Security Threat Modeling for Emerging AI-Agent Protocols: A Comparative Analysis of MCP, A2A, Agora, and ANP
Zeynab Anbiaee, Mahdi Rabbani, Mansur Mirani, Gunjan Piya, Igor Opushnyev, Ali Ghorbani, Sajjad Dadkhah
TL;DR
The paper addresses the security challenges of emerging AI agent protocols by introducing a protocol-centric threat modeling framework and a lifecycle-based qualitative risk assessment across MCP, A2A, Agora, and ANP. It systematically identifies twelve protocol-level risks, differentiates literature-derived threats from architecture-driven ones, and applies a measurement-driven MCP case study to demonstrate tool-identity misbinding under cross-server conditions. The approach combines architecture analysis, risk taxonomy, and NIST/ISO-based evaluation to inform secure deployment and standardization. The findings highlight design-induced risk surfaces, cross-protocol interoperability concerns, and the need for stronger identity, signing, and cross-protocol governance to enable trustworthy multi-agent ecosystems.
Abstract
The rapid development of the AI agent communication protocols, including the Model Context Protocol (MCP), Agent2Agent (A2A), Agora, and Agent Network Protocol (ANP), is reshaping how AI agents communicate with tools, services, and each other.
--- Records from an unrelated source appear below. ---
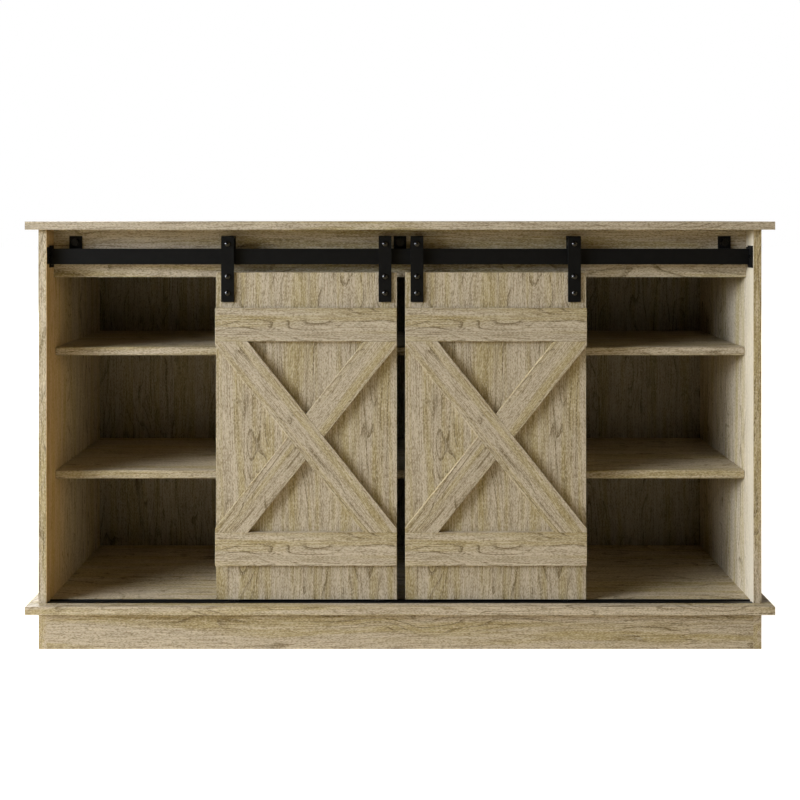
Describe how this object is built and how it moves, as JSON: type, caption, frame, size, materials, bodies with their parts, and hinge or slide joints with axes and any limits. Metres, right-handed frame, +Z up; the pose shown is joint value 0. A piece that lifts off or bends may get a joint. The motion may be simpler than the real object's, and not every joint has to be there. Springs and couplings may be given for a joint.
{
  "type": "tv stand",
  "caption": "Television cabinet of wood-effect boards with open shelf bays at both ends and sliding barn doors that hang from a flat black rail.",
  "frame": {"origin": "on the floor, in the middle of the overall width and depth", "axes": "+X to the right along the width, -Y to the front where the doors are, +Z up"},
  "size_m": [1.472, 0.394, 0.847],
  "materials": {
    "oak_laminate": "matt oak-print laminate with raised grain",
    "oak_backing": "matt oak-print paper on thin board",
    "black_steel": "fine-textured black powder coat",
    "black_nylon": "black nylon, slightly shiny",
    "zinc": "bright zinc plate",
    "beech": "plain fluted beech"
  },
  "bodies": {
    "cabinet": {"top_panel": "oak_laminate", "bottom_panel": "oak_laminate", "left_side_panel": "oak_laminate", "right_side_panel": "oak_laminate", "left_divider": "oak_laminate", "right_divider": "oak_laminate", "header_board": "oak_laminate", "left_lower_shelf": "oak_laminate", "left_upper_shelf": "oak_laminate", "centre_lower_shelf": "oak_laminate", "centre_upper_shelf": "oak_laminate", "right_lower_shelf": "oak_laminate", "right_upper_shelf": "oak_laminate", "left_back_panel": "oak_backing", "centre_back_panel": "oak_backing", "right_back_panel": "oak_backing", "front_plinth_board": "oak_laminate", "rear_plinth_board": "oak_laminate", "left_plinth_board": "oak_laminate", "right_plinth_board": "oak_laminate", "plinth_brace": "oak_laminate", "door_rail": "black_steel", "left_rail_end_plate": "black_steel", "right_rail_end_plate": "black_steel", "left_rail_bracket": "black_steel", "centre_rail_bracket": "black_steel", "right_rail_bracket": "black_steel", "rail_bracket_bolts": "black_steel", "rail_end_screws": "black_steel", "door_floor_track": "black_nylon", "shelf_pins": "zinc", "cam_fittings": "zinc", "base_screws": "zinc", "wood_dowels": "beech"},
    "left_door": {"left_door_panel": "oak_laminate", "left_door_top_trim": "oak_laminate", "left_door_bottom_trim": "oak_laminate", "left_door_long_brace": "oak_laminate", "left_door_upper_short_brace": "oak_laminate", "left_door_lower_short_brace": "oak_laminate", "left_door_inner_strap": "black_steel", "left_door_outer_strap": "black_steel", "left_door_strap_bolts": "black_steel", "left_door_roller_axles": "black_steel", "left_door_glides": "black_nylon"},
    "left_inner_roller": {"left_door_inner_roller": "black_nylon"},
    "left_outer_roller": {"left_door_outer_roller": "black_nylon"},
    "right_door": {"right_door_panel": "oak_laminate", "right_door_top_trim": "oak_laminate", "right_door_bottom_trim": "oak_laminate", "right_door_long_brace": "oak_laminate", "right_door_upper_short_brace": "oak_laminate", "right_door_lower_short_brace": "oak_laminate", "right_door_inner_strap": "black_steel", "right_door_outer_strap": "black_steel", "right_door_strap_bolts": "black_steel", "right_door_roller_axles": "black_steel", "right_door_glides": "black_nylon"},
    "right_inner_roller": {"right_door_inner_roller": "black_nylon"},
    "right_outer_roller": {"right_door_outer_roller": "black_nylon"}
  },
  "joints": [
    {"name": "left_door_slide", "type": "slide", "parent": "cabinet", "child": "left_door", "axis": [1, 0, 0], "range_m": [-0.33, 0.008]},
    {"name": "right_door_slide", "type": "slide", "parent": "cabinet", "child": "right_door", "axis": [1, 0, 0], "range_m": [-0.008, 0.326]},
    {"name": "left_inner_roller_spin", "type": "hinge", "parent": "left_door", "child": "left_inner_roller", "pos_m": [-0.02975, -0.158, 0.8023], "axis": [0, 1, 0], "continuous": true},
    {"name": "left_outer_roller_spin", "type": "hinge", "parent": "left_door", "child": "left_outer_roller", "pos_m": [-0.34275, -0.158, 0.8023], "axis": [0, 1, 0], "continuous": true},
    {"name": "right_inner_roller_spin", "type": "hinge", "parent": "right_door", "child": "right_inner_roller", "pos_m": [0.03375, -0.158, 0.8023], "axis": [0, 1, 0], "continuous": true},
    {"name": "right_outer_roller_spin", "type": "hinge", "parent": "right_door", "child": "right_outer_roller", "pos_m": [0.34675, -0.158, 0.8023], "axis": [0, 1, 0], "continuous": true}
  ],
  "couplings": [
    {"joint": "left_inner_roller_spin", "follows": "left_door_slide", "rad_per_m": 105.26},
    {"joint": "left_outer_roller_spin", "follows": "left_door_slide", "rad_per_m": 105.26},
    {"joint": "right_inner_roller_spin", "follows": "right_door_slide", "rad_per_m": 105.26},
    {"joint": "right_outer_roller_spin", "follows": "right_door_slide", "rad_per_m": 105.26}
  ]
}
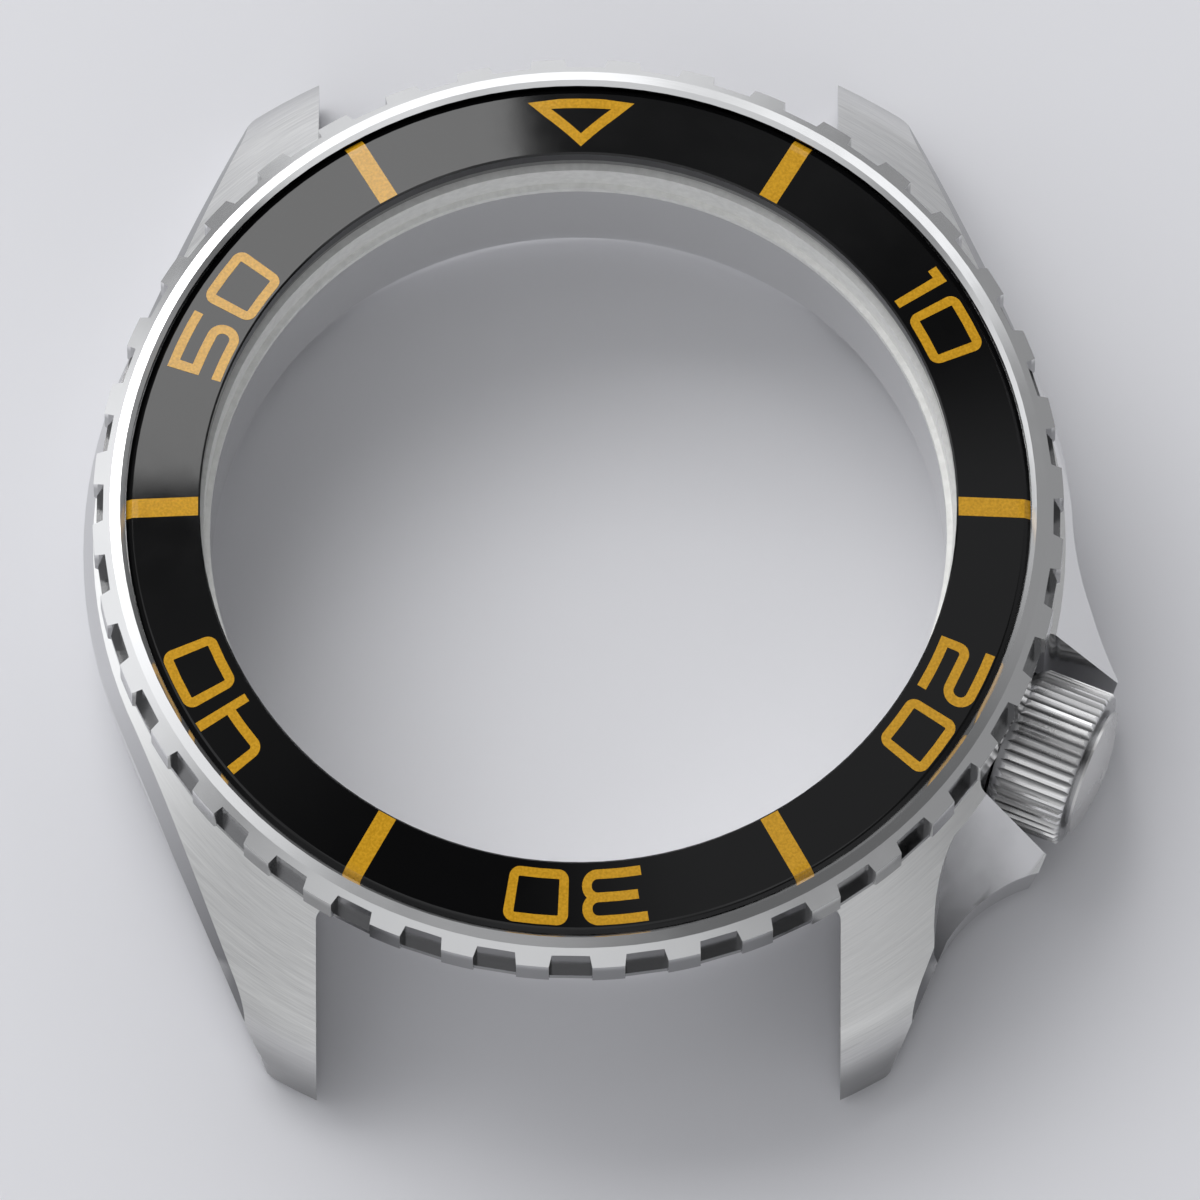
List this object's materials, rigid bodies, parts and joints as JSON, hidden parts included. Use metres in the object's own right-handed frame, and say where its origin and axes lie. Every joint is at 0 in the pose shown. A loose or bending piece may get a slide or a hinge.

While these protocols support scalable multi-agent interaction and cross-organizational interoperability, their security principles remain understudied, and standardized threat modeling is limited; no protocol-centric risk assessment framework has been established yet. This paper presents a systematic security analysis of four emerging AI agent communication protocols. First, we develop a structured threat modeling analysis that examines protocol architectures, trust assumptions, interaction patterns, and lifecycle behaviors to identify protocol-specific and cross-protocol risk surfaces. Second, we introduce a qualitative risk assessment framework that identifies twelve protocol-level risks and evaluates security posture across the creation, operation, and update phases through systematic assessment of likelihood, impact, and overall protocol risk, with implications for secure deployment and future standardization. Third, we provide a measurement-driven case study on MCP that formalizes the risk of missing mandatory validation/attestation for executable components as a falsifiable security claim by quantifying wrong-provider tool execution under multi-server composition across representative resolver policies. Collectively, our results highlight key design-induced risk surfaces and provide actionable guidance for secure deployment and future standardization of agent communication ecosystems.